A worldly spirit rather than Christ was the guiding factor for this church. Yet, trusting in the princes of this world, in all reality, makes one “wretched, and pitiable, and blind, and naked.” Here those who were to be servants of Christ alone were attempting to mix this service with that of mammon too. Such a church is warned that it will be vomited out.

The Lord mercifully warns his church because there is time for repentance – buy from Me those things needed for this work. Elder Athanasios says, “God reveals our true self to us. For this reason, let’s hurry to discover ourselves before the Lord reveals it to us – and worse yet, especially before it is revealed to all people and all the angels on the Day of Judgment … We need to take constant spiritual self-inventory.”

For those of us in the spiritual stupor of lukewarmness, the only path out is to buy from the Lord those things needed for our healing; as Christians, we have already “freely received” of the Lord’s grace. Having been poor stewards of His riches, they will be given once again only through the labor of “buying.” Archbp. Averky comments, “The Lord advises such ones to buy from Him, that is, not merely to ask and receive freely, but to buy – that is, to acquire from Christ Himself at the price of labors of repentance – these things: ‘gold tried in the fire’ … authentic grace-given spiritual wealth.”

This spiritual wealth is acquired first in coming to ones senses and resuming the practice of the virtues in repentance. “Thou hast proved my heart, Thou hast visited it in the night, Thou hast tried me by fire” (Ps. 16:3), “As silver and gold are tested in a furnace, so are the chosen hearts before the Lord” (Prov. 17:3). Pure gold is the re-acquisition of the spiritual wealth lost through negligence and lukewarmness. So often we through sloth mix the gold of the Gospel with the dross of this world. Only the refining fire of the Holy Spirit will separate the dross from the gold once again.

White garments are the living practice of the ascetic virtues. The cleansing of the eye is the washing of the heart in repentance so that it may once again discern truly.

Saint Cyprian of Carthage says, “Buy for yourselves white raiment, that you who had been naked according to Adam, and were before frightful and unseemly, may be clothed with the white garment of Christ. And you who are wealthy … anoint your eyes, not with the collyrium of the devil, but with Christ’s eye-salve, that you may attain to see God.” The wealthy may well encompass those who simply are content and satisfied with the pleasures of this fallen world.

Elsewhere garments are tied to watchfulness. “Behold, I am coming as a thief. Happy is the one watching and keeping his garment, lest he be walking about naked and they be seeing his unseemliness” (Rev. 16:15).
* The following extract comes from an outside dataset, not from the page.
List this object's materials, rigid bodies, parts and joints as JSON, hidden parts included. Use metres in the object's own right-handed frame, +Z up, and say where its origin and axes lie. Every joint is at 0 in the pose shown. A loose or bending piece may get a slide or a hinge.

As for Myself, as many as I love, I reprove and chasten. Therefore keep on being zealous and repent. Behold I stand at the door and knock. If anyone hear My voice and open the door, I will both come in to him and dine with him, and he with Me” (Rev. 3:19-20).

Desiring the salvation of mankind, the Lord reproves us so that we would come to our senses and freely repent. This “judgment” starts first and foremost with those who claim to be children of God. “My son, cease making small account of the chastisement of the Lord, nor be faint when reproved by Him. For whom the Lord loves He chastens, and scourges every son whom He receives. If you endure chastisement, God is dealing with you as with sons; for who is a son whom the father chastens not? But if you are without chastisement, of which all have become partakers, then you are bastards and not sons” (Heb. 12:5-8).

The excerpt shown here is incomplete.